Para lograr una aproximación, consideremos el siguiente modelo. Imaginemos una esfera en el espacio. Al intersecarla con un plano, sobre éste queda delimitado un círculo y todos saben que la semirrecta que une su centro con un punto del perímetro de la circunferencia se denomina radio. Consideremos que en el interior de esta figura plana hay una sustancia que se denomina "judaísmo", cuya densidad es mayor en torno al punto central y que va disminuyendo, a modo de gradiente, a medida que por el radio nos dirigimos al exterior, cuyo contenido es todo aquello que no recibe el nombre de "judaísmo", representado por los elementos que he mencionado más arriba, y que constituye una fuerza atractiva de consideración, que supera a las fuerzas interiores próximas al perímetro. También aceptemos que la circulación a través del gradiente consume menos energía si nos movemos de adentro hacia afuera. La circunferencia es permeable, por consiguiente en los bordes la interacción entre ambas sustancias es posible, pero como el gradiente es negativo hacia el punto central, el elemento que rodea al círculo no llega hasta él; se neutraliza en alguna región. Consideremos un punto que se traslada desde el centro hasta el exterior.

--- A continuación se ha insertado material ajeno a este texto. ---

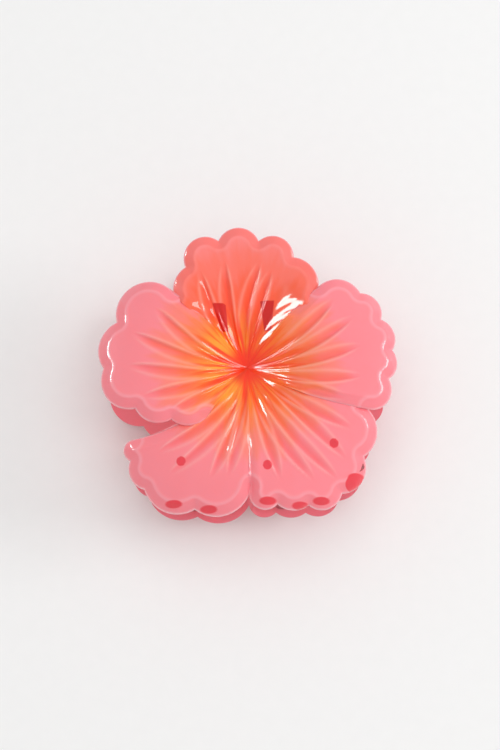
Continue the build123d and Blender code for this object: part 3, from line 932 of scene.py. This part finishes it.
def jaw(name, facing, teeth, first_ear_x, hole_radius, foot_x):
    """Five petals, two ears, two ribs, the teeth and the pads, united, with marks and finish."""
    pieces = []
    for number, petal in enumerate(PETALS):
        piece = petal_piece(petal, f"petal_{number}", jaw_finishes)
        if facing < 0:
            places = flower_middle + MM * mesh_points(piece) * [1, 1, -1]
            piece.data.vertices.foreach_set("co", places.ravel())
        face_outwards(piece)
        pieces.append(piece)
    ears = [ear_loops(HINGE_X + first_ear_x, hole_radius),
            ear_loops(HINGE_X - first_ear_x - EAR_WALL, hole_radius)]
    pieces.append(fitting("ears", ears, jaw_finishes, facing, capped=False))
    rib_gap = WIRE_RADIUS + RIB_CLEARANCE + RIB_HALF[0]
    ribs = [rib_loops(foot_x - rib_gap), rib_loops(foot_x + rib_gap)]
    pieces.append(fitting("ribs", ribs, jaw_finishes, facing))
    claws = [tooth_loops(x, radius) for x, radius in teeth]
    pieces.append(fitting("teeth", claws, jaw_finishes, facing))
    pads = [pad_loops(x, y) for x, y in PADS]
    pieces.append(fitting("pads", pads, jaw_finishes, facing, slot=PAINT_SLOT))
    moulding = united(name, pieces)
    write_marks(moulding, facing, teeth)
    moulding.data.shade_smooth()
    moulding.data.set_sharp_from_angle(angle=SHARP_EDGE)
    print(name, len(moulding.data.vertices), "vertices", len(moulding.data.polygons), "faces")
    return moulding


front_jaw = jaw("front_jaw_moulding", 1, FRONT_TEETH, SPRING_BAY / 2, PIN_RADIUS + PIN_CLEARANCE,
                HINGE_X + FOOT_OFFSET)
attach(front_jaw, "front_jaw")
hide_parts("front_petal_jaw")
rear_jaw = jaw("rear_jaw_moulding", -1, REAR_TEETH, SPRING_BAY / 2 + EAR_WALL + EAR_SIDE_PLAY,
               PIN_RADIUS, HINGE_X - FOOT_OFFSET)
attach(rear_jaw, "rear_jaw")
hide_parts("rear_petal_jaw")

# %% [markdown]
# ## Spring and pin
# The spring is one wire: a foot, a leg, the coil, a leg and a foot, with one foot under each
# jaw's handle.
# A circle carried along the wire's path draws it in one piece, with its bends where they are.

# %% The torsion spring
COIL_RADIUS = 2.6
COIL_WHOLE_TURNS = 6
FOOT_CLEARANCE = 0.15
KNEE_ROUND = 2.2
WIRE_SIDES = 14


def leg_points():
    """Front leg about the pin, in (y, z): knee and end of the foot, below the handle's face."""
    run = np.array([FOOT_START, FOOT_START + FOOT_LENGTH])
    face = crown(TOP, HINGE_Y + run) - SHELL - WIRE_RADIUS - FOOT_CLEARANCE
    return np.stack([run, face], -1)


def rounded_knee(before, knee, after, radius):
    """The knee as a parabola between the two points where a circle of that radius would touch
    the straight runs: (1 - t)^2 start + 2 t (1 - t) knee + t^2 end."""
    inward = (before - knee) / np.linalg.norm(before - knee)
    outward = (after - knee) / np.linalg.norm(after - knee)
    half = math.acos(float(inward @ outward)) / 2
    reach = radius / math.tan(half)
    t = np.linspace(0.0, 1.0, 9)[:, None]
    start, end = knee + reach * inward, knee + reach * outward
    return (1 - t) ** 2 * start + 2 * t * (1 - t) * knee + t ** 2 * end


def wire_path():
    """foot, knee, leg, helix (x = offset - pitch t, radius 2.6, angle = touch + 360 t), leg,
    knee and foot, as points about the hinge's middle."""
    knee, end = leg_points()
    touch_angle = math.atan2(knee[1], knee[0]) + math.acos(COIL_RADIUS / math.hypot(*knee))
    turns = COIL_WHOLE_TURNS + (2 * math.pi - 2 * touch_angle) / (2 * math.pi)
    touch = COIL_RADIUS * np.array([math.cos(touch_angle), math.sin(touch_angle)])
    touch_3d = np.array([LEG_OFFSET, *touch])
    knee_3d = np.array([FOOT_OFFSET, *knee])
    end_3d = np.array([FOOT_OFFSET, *end])
    bend = rounded_knee(touch_3d, knee_3d, end_3d, KNEE_ROUND)
    straight = np.linspace(0.0, 1.0, 24)[1:-1, None]
    leg = np.concatenate([
        [end_3d], bend[::-1], bend[0] + (touch_3d - bend[0]) * straight,
    ])
    sweep = np.linspace(0.0, 2 * np.pi * turns, int(turns * 40))
    helix = np.stack([
        LEG_OFFSET - 2 * LEG_OFFSET * sweep / sweep[-1],
        COIL_RADIUS * np.cos(touch_angle + sweep),
        COIL_RADIUS * np.sin(touch_angle + sweep),
    ], -1)
    rear_leg = leg[::-1] * [-1, 1, -1]
    return np.concatenate([leg, helix, rear_leg])


def wire_loops(path, radius):
    """Circles across the path.  The path hardly runs along X, so X less its part along the
    tangent, and the tangent turned by it, are the circle's two directions."""
    tangent = np.gradient(path, axis=0)
    tangent /= np.linalg.norm(tangent, axis=1)[:, None]
    first = np.array([1.0, 0.0, 0.0]) - tangent * tangent[:, :1]
    first /= np.linalg.norm(first, axis=1)[:, None]
    second = np.cross(tangent, first)
    turn = np.linspace(0.0, 2 * np.pi, WIRE_SIDES, endpoint=False)[:, None]
    ring = np.cos(turn) * first[:, None] + np.sin(turn) * second[:, None]
    loops = path[:, None] + radius * ring
    tip = path[:, None] + 0.75 * radius * ring
    return np.concatenate([
        tip[:1] - 0.12 * tangent[0], loops, tip[-1:] + 0.12 * tangent[-1],
    ])


spring_path = wire_path() + [HINGE_X, HINGE_Y, 0.0]
spring_points, spring_faces = loop_stack(wire_loops(spring_path, WIRE_RADIUS))
spring = new_piece("wound_spring", spring_points, spring_faces, 0, (spring_steel,))
face_outwards(spring)
spring.data.shade_smooth()
spring.data.set_sharp_from_angle(angle=SHARP_EDGE)
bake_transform(spring)
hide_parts("torsion_spring")
wire_length = np.linalg.norm(np.diff(spring_path, axis=0), axis=1).sum()
print("spring wire", round(float(wire_length), 1), "mm")

# %% [markdown]
# The pin keeps its CAD shape, a plain shank with a domed head, because a turned pin has no
# more to show.  It only gets its plating.

# %% The pin
frame["nodes"]["hinge_pin"].data.materials.clear()
frame["nodes"]["hinge_pin"].data.materials.append(nickel_plate)
print("pin finish", nickel_plate.name)

# %% [markdown]
# ## The set
# The clip lies on a pale matte sheet.  Paper is never one even grey: its fibres vary it a
# little, which noise at their scale gives.

# %% Floor
def paper_sheet():
    material, tree, shader = new_material("matte_paper", {"Roughness": 0.9,
                                                          "Specular IOR Level": 0.15})
    place = add_node(tree, "TexCoord", {}, "Object")
    fibre = add_node(tree, "TexNoise", {"Vector": place, "Scale": 260.0, "Detail": 4.0})
    tone = add_node(tree, "Mix", {0: fibre, 6: hex_colour("F0F1F1"), 7: hex_colour("F3F4F4")}, 2,
                    data_type="RGBA")
    tree.links.new(tone, shader.inputs["Base Color"])
    return material


FLOOR_HALF = 1.5
floor_low = cad_box[0][2]
floor_mesh = bpy.data.meshes.new("floor")
floor_mesh.from_pydata(
    [(-FLOOR_HALF, -FLOOR_HALF, floor_low), (FLOOR_HALF, -FLOOR_HALF, floor_low),
     (FLOOR_HALF, FLOOR_HALF, floor_low), (-FLOOR_HALF, FLOOR_HALF, floor_low)],
    [], [(0, 1, 2, 3)])
floor_mesh.materials.append(paper_sheet())
floor = bpy.data.objects.new("floor", floor_mesh)
bpy.context.scene.collection.objects.link(floor)
print("floor at", round(floor_low, 5), "m")

# %% [markdown]
# One wide softbox overhead lights the petals evenly; it isn't seen in the gloss, where its
# edges would cut across them.  Two smaller boxes draw the highlights: one low on the right for
# the veins' glints, and a card on the left whose reflection fills the handle's right flank.

# %% Lights
def softbox(name, azimuth, elevation, distance, size, radiance):
    """A square area light that looks at the clip.  Azimuth is from +X towards +Y, in degrees.
    Its power is pi x area x radiance."""
    light = bpy.data.lights.new(name, "AREA")
    light.shape = "SQUARE"
    light.size = size
    light.energy = math.pi * size ** 2 * radiance
    lamp = bpy.data.objects.new(name, light)
    bpy.context.scene.collection.objects.link(lamp)
    turn, rise = math.radians(azimuth), math.radians(elevation)
    away = np.array([math.cos(turn) * math.cos(rise), math.sin(turn) * math.cos(rise),
                     math.sin(rise)])
    lamp.location = away * distance
    lamp.rotation_euler = (math.pi / 2 - rise, 0.0, turn + math.pi / 2)
    return lamp


overhead = softbox("overhead_softbox", 60.0, 84.0, 1.4, 1.2, 1.6)
overhead.visible_glossy = False
softbox("right_softbox", 5.0, 28.0, 1.0, 0.36, 7.0)
reflection_card = softbox("left_reflection_card", 166.0, 28.0, 1.0, 0.3, 18.0)
reflection_card.visible_diffuse = False
world = bpy.data.worlds.new("studio")
world.use_nodes = True
world.node_tree.nodes["Background"].inputs[0].default_value = hex_colour("FFFDFC")
world.node_tree.nodes["Background"].inputs[1].default_value = 0.6
bpy.context.scene.world = world
bpy.context.scene.view_settings.view_transform = "Standard"

# %% [markdown]
# The camera looks down almost along the flower's axis, a little from the side of the lower
# petals, so the rear jaw shows below the front one.  Its lens is long enough to keep the
# petals' proportions.

# %% Camera
VIEW_ELEVATION = 80.0
VIEW_DISTANCE = 0.42
FRAME_WIDTH = 0.1357
AIM_OFFSET = (0.8, -0.2)

camera_data = bpy.data.cameras.new("camera")
camera_data.sensor_fit = "HORIZONTAL"
camera_data.sensor_width = 36.0
camera_data.lens = camera_data.sensor_width * VIEW_DISTANCE / FRAME_WIDTH
camera = bpy.data.objects.new("camera", camera_data)
bpy.context.scene.collection.objects.link(camera)
tilt = math.radians(VIEW_ELEVATION)
aim = flower_middle + MM * np.array([AIM_OFFSET[0], AIM_OFFSET[1], 0.0])
camera.location = aim + VIEW_DISTANCE * np.array([0.0, -math.cos(tilt), math.sin(tilt)])
camera.rotation_euler = (math.pi / 2 - tilt, 0.0, 0.0)
bpy.context.scene.camera = camera
print("lens", round(camera_data.lens, 1), "mm")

Este modelo me va a ser útil para explicar algunas situaciones. En torno al punto medio, la "concentración" de judaísmo es tal que no genera ninguna alternativa diferente. La religión, las tradiciones, las enseñanzas clásicas repelen cualquier mixtificación, las formas absolutas se transfieren de padres a hijos y no se ponen en duda los principios ancestrales. Las fuerzas internas son de tal magnitud que no permiten, sino raras excepciones, la diáspora de sus integrantes. Ocurre a veces, que ese punto central atrae a otros que se hallan alejados de él en un proceso inverso al que aquí estoy describiendo.
Entre el abigarrado sector lindante con el núcleo y el área próxima al margen, se desarrolla una extensa zona en la cual es posible aprehender los elementos externos sin abandonar los propios. Es decir, allí el judaísmo con sus virtudes prevalece pero no desdeña las cualidades que puede ofrecer el entorno, la interacción enriquece las perspectivas y el ideal sería que ese enriquecimiento fuera mutuo.
Por último, en las proximidades del contorno y en íntima relación con el exterior se encuentra la franja más débil de los fundamentos judaicos. La gran presión que ejerce el animado mundo multicolor opera como un atractivo indisoluble que pronto atrapa las voluntades de quien precisamente se ve esquivo de voluntad judía. La emigración se verifica casi en forma espontánea y el yo ancestral se aniquila por la ausencia total de compromisos frente a la comunidad de origen.
Lo que antecede es un modelo y nadie asegura que se compruebe en un cien por cien lo expuesto. Sin embargo, puede ser de alguna utilidad a la hora de definirnos como judíos habitantes de ese universo abierto, fascinante, seductor, fuertemente cuestionador de nuestro ser, que describo más arriba. Para aquellos que aceptamos la diversidad como algo que nos aporta cultura, conocimientos o distracción, el otro diferente se sitúa ante mí como referencia ineludible de mis valores. Pero cuáles son éstos que yo como judío puedo aportar a esa ecuación para que tenga sentido. Se trata, en palabras de Fernando Savater, del "mínimo común denominador" de los valores(4), y que entre los herederos de Moisés son los que nos fueron dados al pie del monte Sinaí, la ética, las palabras de los profetas, el respeto a la vida, los derechos humanos y quizás una mirada más experimentada de las cosas de este mundo. Desde un centro absoluto hasta un límite que licúa relaciones con la trascendencia (y que a pesar de ello no debe ser descartado como elemento de aprendizaje), el alma judía tiene los suficientes reparos para desarrollarse a partir de una educación consagrada a ponerlos de relieve y ofrecer así pautas que posibiliten la vida en el margen, sin el riesgo de caer en la disolución. A partir de esta educación sólida, consolidada, daremos a nuestra comunidad la fuerza necesaria para reclamar los derechos que nos son inherentes ante las administraciones estatales, y además, hacia el interior de la misma, evitaremos de raíz las preguntas acerca de la significación de ser judío en la actualidad y que al cuestionar nuestra identidad sólo aportan mayor confusión a la realidad circundante.
Notas
(1)-Zygmunt Bauman, "Modernidad líquida", Fondo de Cultura Económica de Argentina, Buenos Aires, 2002, pg.89.
(2)-Id. pg.92.
(3)-Beatriz Sarlo, "Sensibilidad, cultura y política: el cambio de fin de siglo", en "Observatorio siglo XXI. Reflexiones sobre arte, cultura y tecnología", José Tono Martínez (comp.), Editorial Paidós, Buenos Aires, 2002.
(4)-Fernando Savater, "Globalización de los valores", en José Tono Martínez (comp).Op.cit.